Political parties advocate certain policies and make their programmes public from time to time. Parties appeal to different segments in the society. The ideology which a party promotes will determine its policy orientation and the segment of the society it will appeal to. A political party with socialist orientation will support and cause to be implemented, social welfare policies and programmes when it wins control of the machinery of government. This orientation will endear to the poor, under-privileged, and minority groups. This way, parties make meaningful impact on public policy-making.

Pressure/ Interest Groups              
Interest groups play important roles in the policy-making process. Groups express demands and present alternatives for policy actions. In addition, they supply public officials with much information, often of a technical nature, concerning possible consequences of policy proposals. In doing so, they contribute to the rationality of policy –making.
Interest groups usually bring pressure upon the official policy makers such as the legislature, administrative agencies, and the executives, and by this pressure, cause these institutions to adopt policy alternatives preferred by them and which have the capacity to favour their members.
Interest groups facilitate the implementation of public policies through their support, cooperation and participation. They also monitor the implementation and performance of public policies that affect them, by ensuring that such policies are properly implemented and the objectives are achieved. It is important to note that the cooperation of interest groups is required for successful implementation of public policies. They can make powerful representation to appropriate government authorities, and protests by the groups sometimes affect the implementation of some policies negatively.

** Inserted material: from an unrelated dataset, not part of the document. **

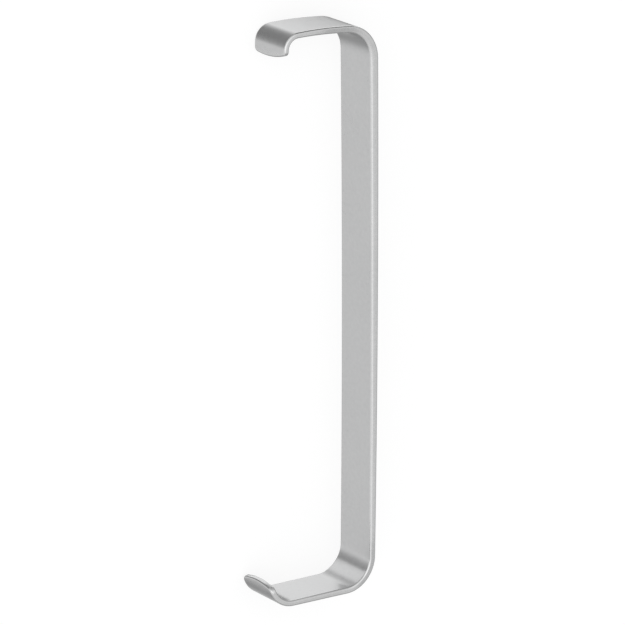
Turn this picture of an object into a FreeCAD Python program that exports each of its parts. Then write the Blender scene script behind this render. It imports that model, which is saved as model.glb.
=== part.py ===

Pressure or interest groups include those representing organized labour, such as National Public Service Negotiating Councils (NPSNCs), Nigerian Union of Teachers (NUT), Academic Staff Union of Universities (ASUU), Nigerian Labour Congress (NLC), among others.  They also include those representing the organized private sector, such as the Manufacturers Association of Nigeria (MAN), Nigerian Employers Consultative Association (NECA), and the National Association of Chambers of Commerce, Industries, Mines and Agriculture (NACCIMA).
 The effectiveness of any of these groups in influencing the policy-making process will depend on a number of factors, such as leadership, financial base, organization and cohesiveness, the presence or absence of competing groups, the attitude of government officials and the arena of decision-making.
 Some of the methods adopted by groups to participate in policy-making and thus pushing their interest include:
·        Pressure on members of the legislature to pass certain laws;
·        Pressure on the executive  to initiate certain legislation or to refuse to sign some that might have come through the legislature;
·        Pressure on the political parties to incorporate certain programmes into their manifesto;
·        Pressure on civil servants;
·        Appeal through the media for public opinion in support of the group;
·        Demonstrations and mass rallies to state the position of the group; and
·         If all these fail, the group may resort to strikes, riots, and violence to make its case.

Individual Citizens
Individual citizens influence the policy-making process significantly. Those who have the gift of intellect can become policy think-tanks and through their intellectual activities, including research findings, contribute new ideas and directions to the policy process. Besides, individuals who have wealth and connection can influence the course of public policy.